**Aim of the task**
Look through the records that follow. Copy every line containing the word "axis".

----------------

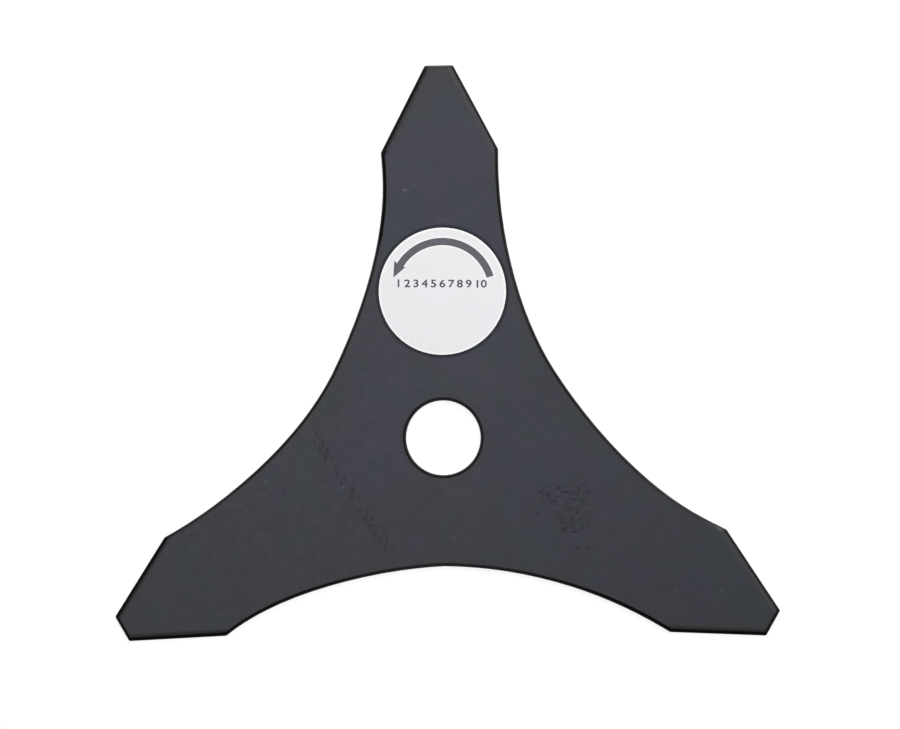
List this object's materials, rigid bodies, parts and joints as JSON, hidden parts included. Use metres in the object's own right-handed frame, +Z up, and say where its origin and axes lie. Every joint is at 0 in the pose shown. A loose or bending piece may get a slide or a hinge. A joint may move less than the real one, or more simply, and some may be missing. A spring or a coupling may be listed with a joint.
{
  "type": "brush cutter blade",
  "caption": "Flat three-arm brush cutter blade stamped from steel sheet, with a round arbor bore, ground edges at the arm ends and a round sticker on one arm.",
  "frame": {"origin": "centre of the arbor bore, on the underside that lies on the ground", "axes": "+Z up along the bore, out of the face with the ground edges and the sticker; +Y along the arm that carries the sticker; +X to the right of it"},
  "size_m": [0.2254, 0.1953, 0.0017],
  "materials": {
    "dark_paint": "satin dark slate paint, fine grain",
    "label_film": "matt white self-adhesive film"
  },
  "bodies": {
    "root": {"blade": "dark_paint", "label": "label_film"}
  },
  "joints": []
}
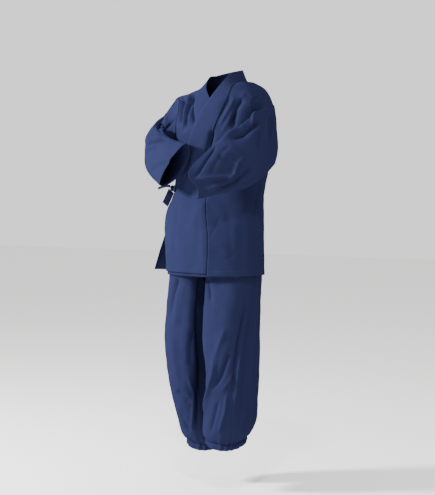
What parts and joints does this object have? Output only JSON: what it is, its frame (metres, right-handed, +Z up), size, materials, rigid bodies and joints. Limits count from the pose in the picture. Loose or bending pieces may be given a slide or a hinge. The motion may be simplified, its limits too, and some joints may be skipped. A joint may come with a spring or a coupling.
{
  "type": "samue",
  "caption": "Worn samue set: wrapped cotton jacket with crossed sleeves and a side tie, over trousers gathered at waist and ankles.",
  "frame": {"origin": "centre of the neck opening, level with the neck's sides, where the wearer's shoulders hold the jacket", "axes": "+Z up, -Y to the wearer's front, +X to the wearer's left"},
  "size_m": [0.5681, 0.4135, 1.4133],
  "materials": {
    "back_left": "matte woven cotton",
    "back_right": "matte woven cotton",
    "left_front": "matte woven cotton",
    "left_okumi": "matte woven cotton",
    "right_front": "matte woven cotton",
    "right_okumi": "matte woven cotton",
    "collar": "matte woven cotton",
    "left_sleeve": "matte woven cotton",
    "right_sleeve": "matte woven cotton",
    "tie_strap": "matte woven cotton",
    "tie_knot": "matte woven cotton",
    "tie_loop": "matte woven cotton",
    "tie_end": "matte woven cotton",
    "trouser_front_left": "matte woven cotton",
    "trouser_front_right": "matte woven cotton",
    "trouser_back_left": "matte woven cotton",
    "trouser_back_right": "matte woven cotton",
    "waistband": "matte woven cotton",
    "cuff_left": "matte woven cotton",
    "cuff_right": "matte woven cotton"
  },
  "bodies": {
    "root": {"back_left": "back_left", "back_right": "back_right", "left_front": "left_front", "left_okumi": "left_okumi", "right_front": "right_front", "right_okumi": "right_okumi", "collar": "collar", "left_sleeve": "left_sleeve", "right_sleeve": "right_sleeve", "tie_strap": "tie_strap", "tie_knot": "tie_knot", "tie_loop": "tie_loop", "tie_end": "tie_end", "trouser_front_left": "trouser_front_left", "trouser_front_right": "trouser_front_right", "trouser_back_left": "trouser_back_left", "trouser_back_right": "trouser_back_right", "waistband": "waistband", "cuff_left": "cuff_left", "cuff_right": "cuff_right"}
  },
  "joints": []
}
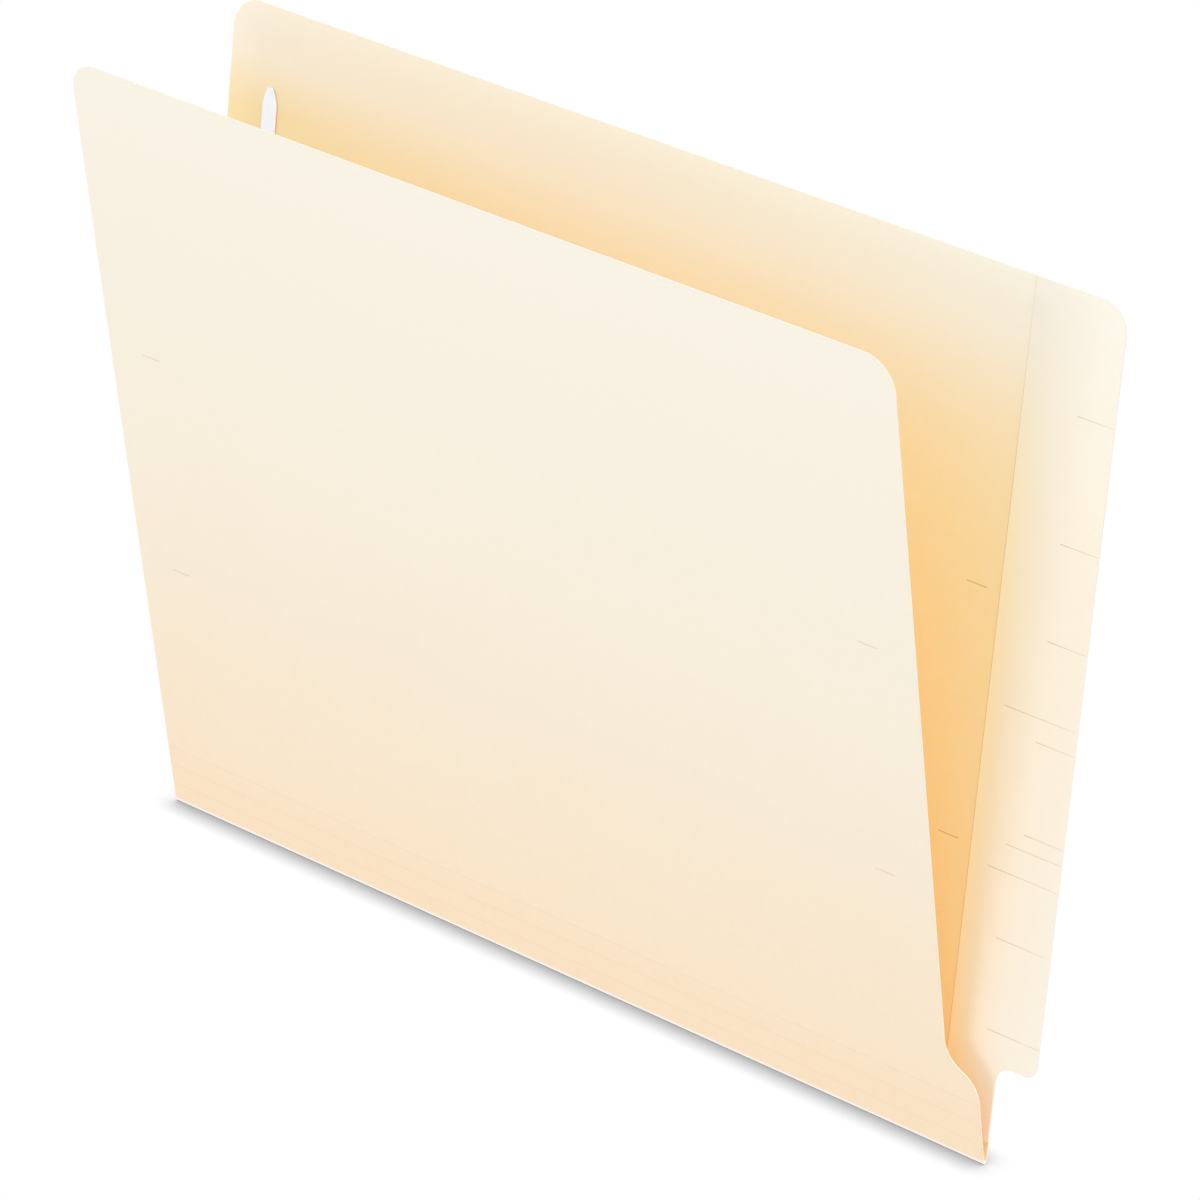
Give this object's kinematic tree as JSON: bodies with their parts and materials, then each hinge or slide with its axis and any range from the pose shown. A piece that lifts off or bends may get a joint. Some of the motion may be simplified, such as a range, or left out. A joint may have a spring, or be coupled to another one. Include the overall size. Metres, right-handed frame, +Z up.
{
  "type": "side tab file folder",
  "caption": "Letter-size side tab file folder in cream manila board, opened to a V, with a reinforced end tab, score lines for expansion, fastener slits and a steel paper fastener.",
  "frame": {"origin": "lowest point of the fold, at the middle of the overall width, where the folder stands", "axes": "+X along the fold towards the tab, +Y from the front panel to the back panel, +Z up"},
  "size_m": [0.3112, 0.064, 0.2393],
  "materials": {
    "manila_board": "matte",
    "manila_ply": "matte",
    "tinned_steel": "satin"
  },
  "bodies": {
    "fold_bead": {"fold_bead": "manila_board"},
    "back_panel": {"back_panel": "manila_board", "tab_reinforcement": "manila_ply", "paper_fastener": "tinned_steel"},
    "spine": {"expansion_strip_1": "manila_board", "expansion_strip_2": "manila_board", "expansion_strip_3": "manila_board"},
    "front_panel": {"front_panel": "manila_board"}
  },
  "joints": [
    {"name": "cover_swing", "type": "hinge", "parent": "fold_bead", "child": "back_panel", "pos_m": [0, 0, 0.00062], "axis": [-1, 0, 0], "range_deg": [-15, 165]},
    {"name": "spine_fold", "type": "hinge", "parent": "fold_bead", "child": "spine", "pos_m": [0, 0, 0.00062], "axis": [1, 0, 0], "range_deg": [0, 90]},
    {"name": "spine_score", "type": "hinge", "parent": "spine", "child": "front_panel", "pos_m": [0, -0.00289, 0.01883], "axis": [1, 0, 0], "range_deg": [-90, 0]}
  ],
  "couplings": [
    {"joint": "spine_score", "follows": "spine_fold", "ratio": -1}
  ]
}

----------------

**The output**
Give this object's kinematic tree as JSON: bodies with their parts and materials, then each hinge or slide with its axis and any range from the pose shown. A piece that lifts off or bends may get a joint. Some of the motion may be simplified, such as a range, or left out. A joint may have a spring, or be coupled to another one. Include the overall size. Metres, right-handed frame, +Z up.
    {"name": "cover_swing", "type": "hinge", "parent": "fold_bead", "child": "back_panel", "pos_m": [0, 0, 0.00062], "axis": [-1, 0, 0], "range_deg": [-15, 165]},
    {"name": "spine_fold", "type": "hinge", "parent": "fold_bead", "child": "spine", "pos_m": [0, 0, 0.00062], "axis": [1, 0, 0], "range_deg": [0, 90]},
    {"name": "spine_score", "type": "hinge", "parent": "spine", "child": "front_panel", "pos_m": [0, -0.00289, 0.01883], "axis": [1, 0, 0], "range_deg": [-90, 0]}